In diese Stimmung hinein haben wir „Only You“ von den Flying Pickets gesungen. Dieses Gefühl war unglaublich für mich, nicht nur musikalisch eins der schönsten Momente in meinem Leben.

Gab es nochmal vergleichbare Situationen?

Da reihen sich schon viele ein wie zum Beispiel in den beiden ausverkauften Konzerten im Ballhaus Rosenheim. Wenn beim jeweils letzten Lied unsere Andrea mit ihrem unglaublichen Sopran „Thank You For The Music“ von Abba anstimmt. Wenn du da mittendrin stehst, deine Leute hörst, selbst mitsingst – da hebst du ab…

… und das Publikum schwebt mit. Wie lässt sich ein solch hohes Niveau erreichen?

Das kam nicht über Nacht, bis sich dieser Klangkörper gefunden hatte. Die ersten Jahre waren geprägt vom harten Erarbeiten schwieriger Lieder. Da haben wir uns als Autodidakten halt durch geackert, dennoch hat’s Spaß gemacht.
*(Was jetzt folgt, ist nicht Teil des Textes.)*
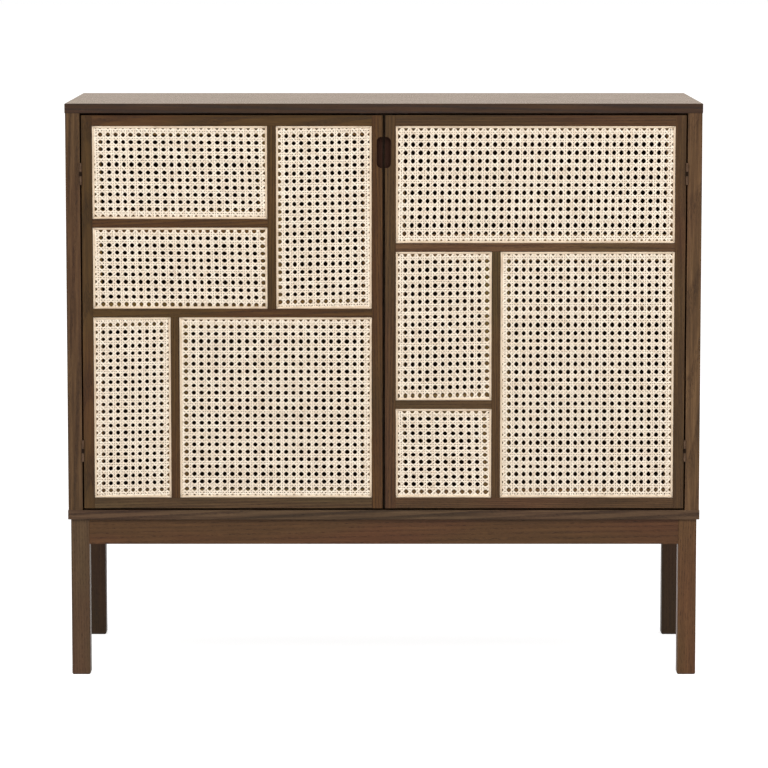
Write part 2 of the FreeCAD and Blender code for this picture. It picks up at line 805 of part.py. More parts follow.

Wir haben Gott sei Dank drei Chormitglieder, die Musik studiert haben. Wie unsere Chorleiterin Rebecca Landinger, die streng darauf achtet, dass wir nicht über Fehler hinweg singen. Und auch Elisabeth Stögmüller und Alexander Mangstl mischen immer wieder mit und lassen uns nichts durchgehen.

„Der ganz andere Chor“ agiert nicht mit hängenden Armen, sondern mit durchdachten Choreografien.

Dafür gab es keinen Masterplan. Die entstehen meistens aus ganz blöden Vorschlägen während der Proben. Wie ein Plattler zum Song „New York New York“…

… oder Werner Aß sitzt auf der Bühne als Sandmann im Nachthemd…

…naja, unsere Mädels brauchten bei „Mister Sandman“ eine Figur zum Ansingen – seitdem sitze ich halt dort so.

Apropos Wünsche: Welchen Wunsch würde sich der Chor gerne erfüllen?

Noch mal eine Chor-Reise, zum Beispiel nach Irland mit einem schönen Auftritt.